▶ _Exercise aim_: Reproduce the opening lines of the records exactly, up to and including the line in which "return tuple(part *" occurs.

━━━━━━━━━━

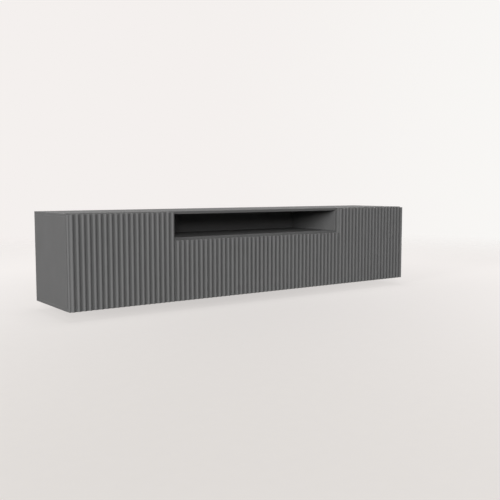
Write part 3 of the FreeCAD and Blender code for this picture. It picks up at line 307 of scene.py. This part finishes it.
class Finish(NodeTree):
    """The node tree of a new material."""

    def __init__(self, name):
        self.material = bpy.data.materials.new(name)
        self.material.use_nodes = True
        super().__init__(self.material.node_tree)

    def worn(self, share):
        """Where the eased edges are rubbed, in patches, up to a share."""
        mark = self.node("ShaderNodeAttribute", attribute_name=WEAR).outputs["Fac"]
        patches = self.spread(
            self.noise(self.place(), scale=23.0, detail=5.0, roughness=0.65),
            0.15, 1.0, start=0.35, end=0.75)
        return self.maths("MULTIPLY", self.maths("MULTIPLY", mark, patches), share)

    def done(self, colour, roughness, normal, **constants):
        """The material, with its surface wired and its other sockets set."""
        surface = self.node("ShaderNodeBsdfPrincipled", {
            "Base Color": colour, "Roughness": roughness, "Normal": normal})
        for name, value in constants.items():
            surface.inputs[name.replace("_", " ")].default_value = value
        self.node("ShaderNodeOutputMaterial", {"Surface": surface.outputs["BSDF"]})
        return self.material


def lift(colour, share):
    """A lighter version of a colour."""
    return tuple(part + (1.0 - part) * share for part in colour)


def tinted(colour, tint):
    """A colour with each of its parts turned up or down."""
    return tuple(part * share for part, share in zip(colour, tint))


# Finishes -------------------------------------------------------------------------------

def matt_grey(tree, colour, roughness, shares, patches, normal):
    """Finish a matt grey whose edges are a little rubbed, and less rough where they are."""
    rubbed = tree.worn(0.5)
    body = tree.blend(rubbed, tree.shaded(colour, *shares), lift(colour, 0.16))
    gloss = tree.spread(patches, roughness - 0.05, roughness + 0.05)
    gloss = tree.maths("SUBTRACT", gloss, tree.maths("MULTIPLY", rubbed, 0.25))
    return tree.done(body, gloss, normal, Specular_IOR_Level=0.15)


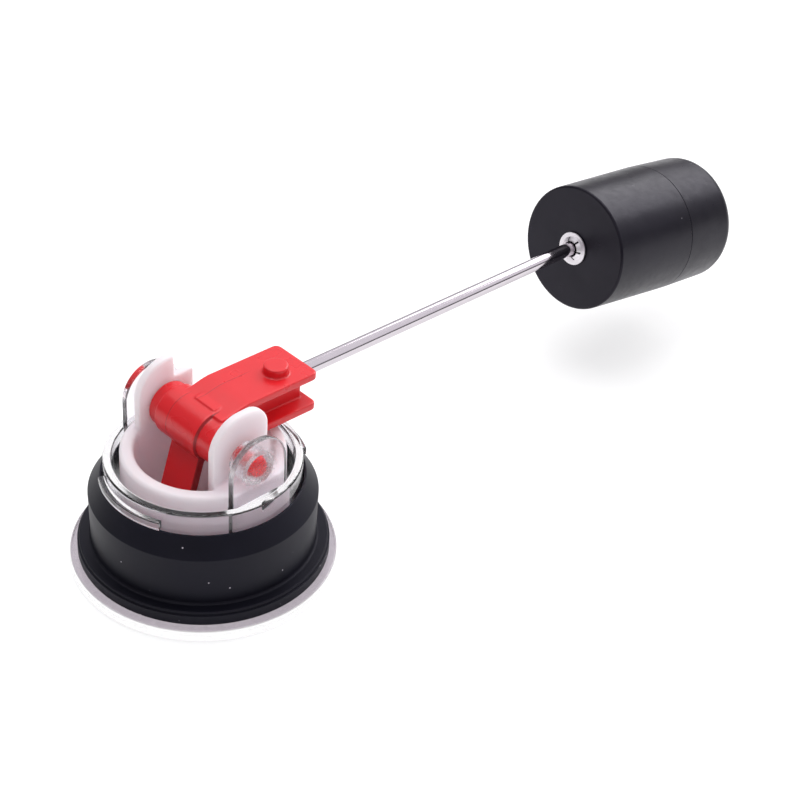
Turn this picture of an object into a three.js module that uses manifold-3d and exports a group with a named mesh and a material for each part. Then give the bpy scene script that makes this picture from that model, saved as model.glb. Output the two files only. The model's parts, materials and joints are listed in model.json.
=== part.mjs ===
// Float level gauge: a clear lens housing sealed by a rubber grommet carries a white cup, in which
// a red lever swings. A bent steel rod joins the lever to a hollow float, and the lever's leg is
// the pointer, read through the lens against a dial.
//
// Frame: millimetres. Origin at the centre of the lens's flat outer face. +Z is the housing's axis,
// into the tank. +X is the way the arm points. Y is the pivot axis, with the near ear at -Y.
import * as THREE from 'three';
import { mergeVertices } from 'three/addons/utils/BufferGeometryUtils.js';
import Module from 'manifold-3d';

const wasm = await Module();
wasm.setup();

// ---- driving dimensions ----------------------------------------------------------------------
const GAP = 0.3; // air left between pieces that touch
const SEGMENTS = 48; // facets round a large circle
const SMALL_SEGMENTS = 24; // facets round a small circle

const LENS = { flangeR: 36.15, flange: 3.6, edge: 0.4 };
const BARREL = { outerR: 26.55, innerR: 24.2, top: 34.1, edge: 0.3 };
const RIB = { outerR: 28.1, low: 28.9, high: 31.3, halfAngle: THREE.MathUtils.degToRad(27) };

const GROMMET = {
  flangeR: 34.1, flange: 4, step: 0.5, neckR: 30.3, rootFillet: 0.8, shoulderR: 30.8, shoulder: 22.9,
  lipR: 27.4, lip: 28.4,
};

const PIVOT = { z: 42.6, pinR: 2.2, holeR: 2.45 };
const LUG = {
  halfWidth: 9.1, outerY: 23, innerY: 21, wall: 1, webY: 24.6, webTop: 33.7, bossR: 4.9,
  nearBossY: -16.2, farBossY: 18.2,
};

const CUP = {
  outerR: 22.1, mouthR: 18.3, floorR: 17.4, bottom: 5, floor: 1.6, top: 36.6, edge: 0.8,
};
const EAR = {
  halfWidth: 9.2, thickness: 2.5, nearY: -15.4, nearTop: 55, farY: 15.2, farTop: 56.2,
  leadR: 10, trailR: 6, notchX: 2.8, notchZ: 49.5,
};
const WINDOW = { halfLength: 15.4, halfWidth: 3.6 };
const STOP = { face: -14.3, back: -18.6, halfWidth: 2.4, height: 6 };
const DIAL = {
  r: 23.6, low: 3.9, thickness: 0.8, flatY: 20.6, windowHalfLength: 14.6, windowHalfWidth: 2.6,
};

const HUB = { farY: 14.9, farStep: 11.5, nearStep: -4.9, nearY: -12.6, midR: 7.3, endR: 6.5 };
const ARM = {
  start: -1, end: 32.4, halfWidth: 8.5, top: 8.9, bottom: -3, plate: 2.2, corner: 1.6,
  webHalfWidth: 4, webEnd: 30.4, rampEnd: 8, rampLow: 7.2,
};
const BOSS = { x: 23.2, y: -1.6, r: 3.45, height: 2.5 };
const LEG = {
  y: 0.85, halfWidth: 5.75, lean: THREE.MathUtils.degToRad(15), back: -3.8, thickness: 2.4,
  shoulder: 23, tip: 35.2, tipHalfWidth: 1.8, tipThickness: 2,
};
const ARM_REST = THREE.MathUtils.degToRad(2.06); // the arm's droop below square on its lower stop

const ROD = { r: 2, height: 4.05, start: 11, bendAt: 137.4, bendR: 24, clearance: 0.3 };
const FLOAT_TILT = THREE.MathUtils.degToRad(7.7); // the rod's bend, just before the float
const FLOAT = {
  faceAt: 142.5, length: 53.6, faceR: 18.85, seamR: 19.3, endR: 18.9, seam: 32.5, wall: 1.5,
  faceEdge: 0.7, endEdge: 3.4, boreR: 2.5, tubeR: 4,
};
const RETAINER = {
  r: 5, rimHoleR: 3, thickness: 0.5, teeth: 6, toothTipR: 2.35, toothRise: 1.1, toothHalfAngle: 0.34,
};

// ---- helpers ---------------------------------------------------------------------------------
// Turns a closed geometry into a solid, with shared corners merged and collapsed triangles left out.
function solid(geometry) {
  geometry.deleteAttribute('normal');
  geometry.deleteAttribute('uv');
  const merged = mergeVertices(geometry, 1e-4);
  const index = Array.from(merged.index.array);
  const triVerts = [];
  for (let i = 0; i < index.length; i += 3) {
    const [a, b, c] = index.slice(i, i + 3);
    if (a !== b && b !== c && c !== a) triVerts.push(a, b, c);
  }
  const vertProperties = new Float32Array(merged.attributes.position.array);
  const mesh = new wasm.Mesh({ numProp: 3, vertProperties, triVerts: new Uint32Array(triVerts) });
  return new wasm.Manifold(mesh);
}

function geometryOf(manifold) {
  const mesh = manifold.getMesh();
  const geometry = new THREE.BufferGeometry();
  geometry.setAttribute('position', new THREE.BufferAttribute(new Float32Array(mesh.vertProperties), 3));
  geometry.setIndex(new THREE.BufferAttribute(new Uint32Array(mesh.triVerts), 1));
  geometry.computeVertexNormals();
  return geometry;
}

// A solid of revolution about Z. The profile's [radius, z] points run anticlockwise, from the
// lowest point outwards.
function turned(profile, segments = SEGMENTS) {
  const points = profile.map(([r, z]) => new THREE.Vector2(r, z));
  const geometry = new THREE.LatheGeometry(points, segments);
  geometry.rotateX(Math.PI / 2);
  return solid(geometry);
}

// A plate whose outline is drawn in X and Z, reaching from y = low to y = high.
function plateXZ(shape, low, high) {
  const geometry = new THREE.ExtrudeGeometry(shape, {
    depth: high - low, bevelEnabled: false, curveSegments: SMALL_SEGMENTS / 2,
  });
  geometry.rotateX(Math.PI / 2);
  geometry.translate(0, high, 0);
  return solid(geometry);
}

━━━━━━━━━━

▶ _Task output_:
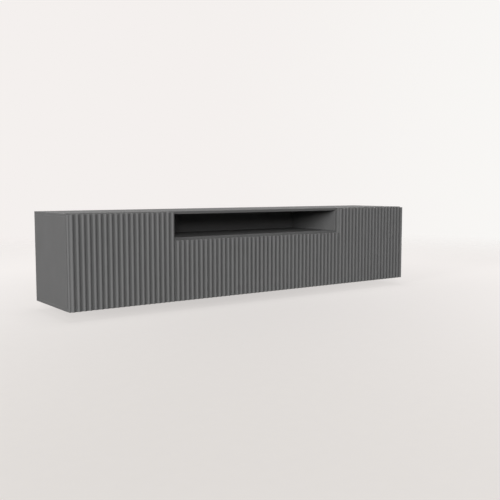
Write part 3 of the FreeCAD and Blender code for this picture. It picks up at line 307 of scene.py. This part finishes it.
class Finish(NodeTree):
    """The node tree of a new material."""

    def __init__(self, name):
        self.material = bpy.data.materials.new(name)
        self.material.use_nodes = True
        super().__init__(self.material.node_tree)

    def worn(self, share):
        """Where the eased edges are rubbed, in patches, up to a share."""
        mark = self.node("ShaderNodeAttribute", attribute_name=WEAR).outputs["Fac"]
        patches = self.spread(
            self.noise(self.place(), scale=23.0, detail=5.0, roughness=0.65),
            0.15, 1.0, start=0.35, end=0.75)
        return self.maths("MULTIPLY", self.maths("MULTIPLY", mark, patches), share)

    def done(self, colour, roughness, normal, **constants):
        """The material, with its surface wired and its other sockets set."""
        surface = self.node("ShaderNodeBsdfPrincipled", {
            "Base Color": colour, "Roughness": roughness, "Normal": normal})
        for name, value in constants.items():
            surface.inputs[name.replace("_", " ")].default_value = value
        self.node("ShaderNodeOutputMaterial", {"Surface": surface.outputs["BSDF"]})
        return self.material


def lift(colour, share):
    """A lighter version of a colour."""
    return tuple(part + (1.0 - part) * share for part in colour)


def tinted(colour, tint):
    """A colour with each of its parts turned up or down."""
    return tuple(part * share for part, share in zip(colour, tint))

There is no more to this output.